Deep-water discoveries now make up about two-thirds of oil found, Schlumberger CEO Paal Kibsgaard said Monday.

"The magnitude of deep-water reserves and production potential is simply too large for the industry to ignore," MR Kibsgaard said at the New Orleans conference.

Drilling for and producing oil under miles of water is more complicated an endeavour than onshore wells. A blowout at BP Plc's Macondo well in 2010 led to the biggest offshore oil spill in US history. Regulatory changes as a result of that incident meant higher costs for an industry that has struggled to make deep-water projects profitable, even when oil was US$100 a barrel.

With prices now less than half that, the era of higher spending to reach ever deeper wells is being reconsidered. Rig owner Diamond Offshore Drilling. is predicting that offshore spending will drop 20 per cent this year as other oil services and equipment makers team up to share knowledge and cut costs.

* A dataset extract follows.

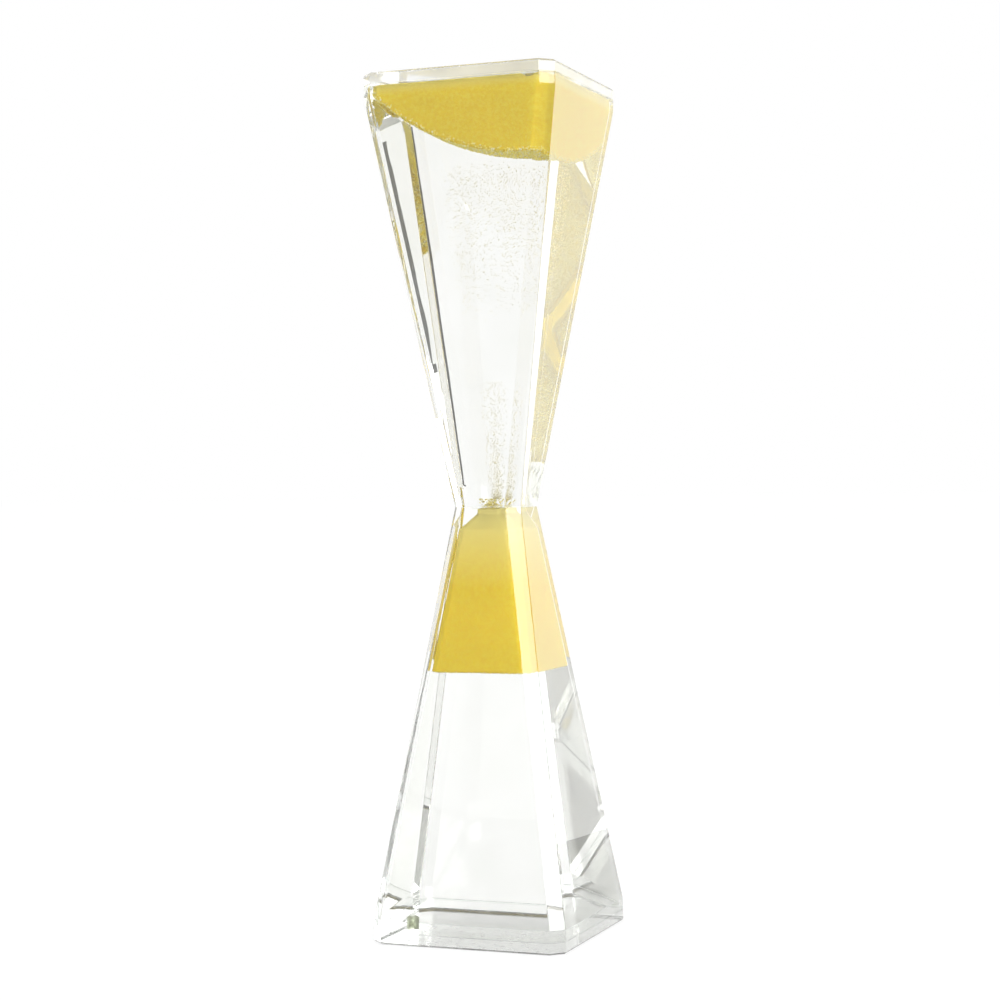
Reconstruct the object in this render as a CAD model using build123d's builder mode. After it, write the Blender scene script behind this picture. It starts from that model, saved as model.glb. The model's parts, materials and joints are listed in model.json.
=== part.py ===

The average cost for subsea equipment on a deep-water well climbed 325 per cent from 2004 to 2014, according to data compiled by Bloomberg. In some cases, a single deep-water well can cost more than US$100 million, compared with about US$7 million for an onshore well in the Permian or Eagle Ford shale areas of Texas.

While most of the offshore projects are larger, longer-term investments than onshore wells, new projects may be put off while oil prices are low.

"The slowdown in subsea projects may prove more pronounced than some analysts and companies are anticipating," Andrew Cosgrove and William Foiles wrote in a Feb 19 Bloomberg report.

FMC says its answer is the Technip joint venture, which will tackle the cost of subsea equipment that handles and processes crude emerging from the well. That's the second- largest cost for deep-water wells, after drilling the actual hole.

Service companies are also pushing to get involved in projects earlier to help prevent costly re-design work. Equipment makers want to standardise wells, since more challenging environments like deep water often require custom- made gear for a single project.

"You don't have a cookie cutter project out there; they're all snowflakes," said Caitlin Shaw-Traver, senior director of subsea market research at Quest Offshore Resources. "We're at a pivotal point in terms of the evolution of subsea."

Producers have already wrung concessions from contractors, cutting offshore-rig fees that usually account for about half the cost of drilling a well. BP is now leasing a deep-water rig in the Gulf of Mexico from Transocean for US$399,000 a day - that same vessel went for US$610,000 as recently as last year.

"The industry had an issue before US$50 oil," Mr Gremp said in an interview last month in Oslo. "We need more than incremental change, we need fundamental change."